In this framework,2 the noise level is \[ ||f^* - Y||_{L_2} := \min_{\theta, \lambda} (\mathbb{E}[(Y_1 - \text{logit}^{-1}(\theta \sigma_n X_1 + \kappa_n(\lambda)))^2])^{1/2}. \] I haven’t attempted to evaluate the expectation analytically, but it can be approximated by Monte Carlo. Then a minimizer that is suitably robust to a stochastic objective function can be used to take the minimum with respect to \(\theta\) and \(\lambda\).
I did a little numerical experiment and the results are a bit surprising. As a final piece of setup, I define \[ ||f - Y||_{L_2} := \mathbb{E}[(Y_1 - \text{logit}^{-1}(\theta \sigma_n X_1 + \kappa_n(\lambda)))^2])^{1/2}, \] that is, the mean integrated squared error under the model that generated the data. We might call this the “noise at truth”.
(Exercise for the reader: can we say anything about which of \(||f^* - Y||_{L_2}\) and \(||f - Y||_{L_2}\) is larger?)

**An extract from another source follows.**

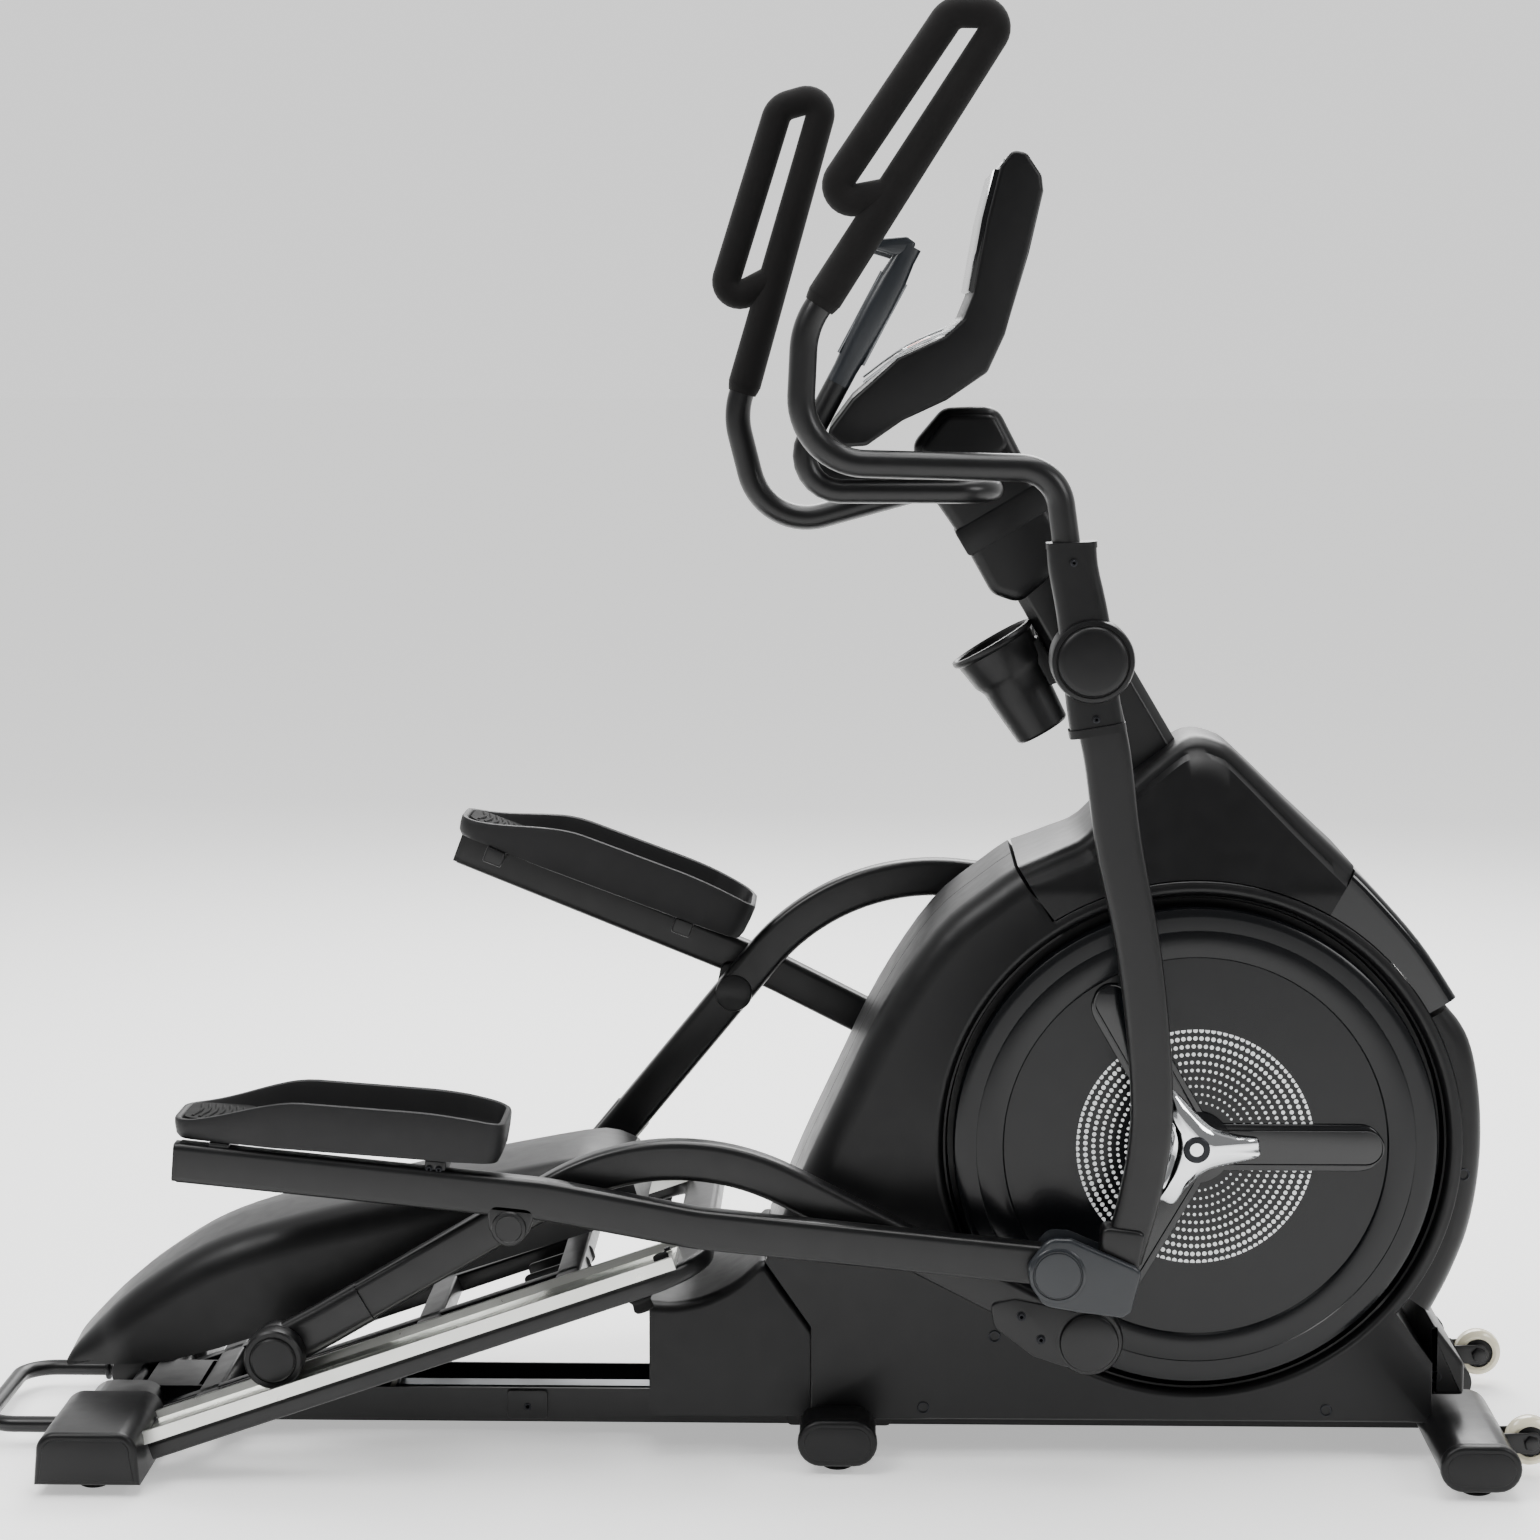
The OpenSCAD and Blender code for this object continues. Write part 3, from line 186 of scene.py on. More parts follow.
def fillet_path(points: Sequence[Vector], radii: Sequence[float], steps: int = 10) -> list[Vector]:
    """Rounds the corners of a path in space with true arcs.

    Args:
        points: the path's corners, in metres.
        radii: one radius for each corner, in metres; those of the two ends are not used.
        steps: pieces in each arc.

    Returns:
        The rounded path.
    """
    path = [points[0]]
    for i in range(1, len(points) - 1):
        p, u, v = points[i], points[i - 1] - points[i], points[i + 1] - points[i]
        turn = math.pi - u.angle(v)
        reach = min(radii[i] * math.tan(turn / 2), u.length * 0.499, v.length * 0.499)
        radius = reach / math.tan(turn / 2)
        u, v = u.normalized(), v.normalized()
        centre = p + (u + v).normalized() * (radius / math.cos(turn / 2))
        start, axis = p + u * reach - centre, (-u).cross(v).normalized()
        for k in range(steps + 1):
            path.append(centre + Matrix.Rotation(turn * k / steps, 3, axis) @ start)
    return path + [points[-1]]


# ---------------------------------------------------------------- mesh building


def as_piece(name: str, bm: bmesh.types.BMesh, crease: float = 32.0) -> bpy.types.Object:
    """Turns a bmesh into a named object with smooth faces and sharp creases.

    Args:
        name: the piece's name.
        bm: the mesh, in metres; it is freed.
        crease: edges that turn more than this many degrees stay sharp.

    Returns:
        The new object.
    """
    bmesh.ops.remove_doubles(bm, verts=bm.verts, dist=2e-6)
    bmesh.ops.dissolve_degenerate(bm, edges=bm.edges, dist=2e-6)
    bmesh.ops.recalc_face_normals(bm, faces=bm.faces)
    mesh = bpy.data.meshes.new(name)
    bm.to_mesh(mesh)
    bm.free()
    for face in mesh.polygons:
        face.use_smooth = True
    mesh.set_sharp_from_angle(angle=math.radians(crease))
    piece = bpy.data.objects.new(name, mesh)
    bpy.context.scene.collection.objects.link(piece)
    return piece


def add_loft(bm: bmesh.types.BMesh, rings: Sequence[Sequence[Vector]], caps: bool = True,
             loop: bool = False, closed: bool = True) -> None:
    """Joins rings of points into a surface.

    Args:
        bm: the mesh to add to.
        rings: rings with the same number of points.
        caps: whether the first and last ring are filled.
        loop: whether the last ring joins the first.
        closed: whether each ring's last point joins its first.
    """
    rows = [[bm.verts.new(p) for p in ring] for ring in rings]
    count = len(rows[0])
    pairs = list(zip(rows, rows[1:])) + ([(rows[-1], rows[0])] if loop else [])
    for low, high in pairs:
        for i in range(count if closed else count - 1):
            k = (i + 1) % count
            bm.faces.new((low[i], low[k], high[k], high[i]))
    if caps and not loop:
        bm.faces.new(rows[0])
        bm.faces.new(rows[-1][::-1])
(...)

Without the effect term rescaling, the noise level quickly tends towards zero. From the connotations of noise level, this sounds like a great thing! But examination of \(\lambda_{\text{opt}}\) shows that it is tending to zero, away from its true value. The intution is that a predictor that makes the probability of a positive outcome go to zero everywhere will incur, on average, a large loss on \(\lambda\) observations and a small loss on \(n - \lambda\) observations. This may be acceptable for prediction but it fouls things up if it’s important to learn the effect term \(\theta\). A slowly-growing effect term rescaling can prevent this failure mode (and I’m currently writing up the details of how this works). Paradoxically, the scaling helps by raising the noise level, thereby making prediction harder!
This “slowly-” part also turns out to be critical. When I switch from sedate \(o(\log(n)^{0.5})\) growth to a galloping \(\Theta(n^{0.25})\), the rapid decrease in the noise level returns.
Concretely, \(\kappa_n = \lambda / (n \exp(\theta^2 \sigma_n^2 / 2)\), but this doesn’t really matter. Also note, as this expression is free of \(X_1, \ldots, X_n\), that it only controls the expected value when marginalizing over randomness in the predictors.↩
To do things properly, I should be using cross-entropy loss instead of squared-error here but it doesn’t seem to matter much practically, except the minimizer seems to have a harder time minimizing.↩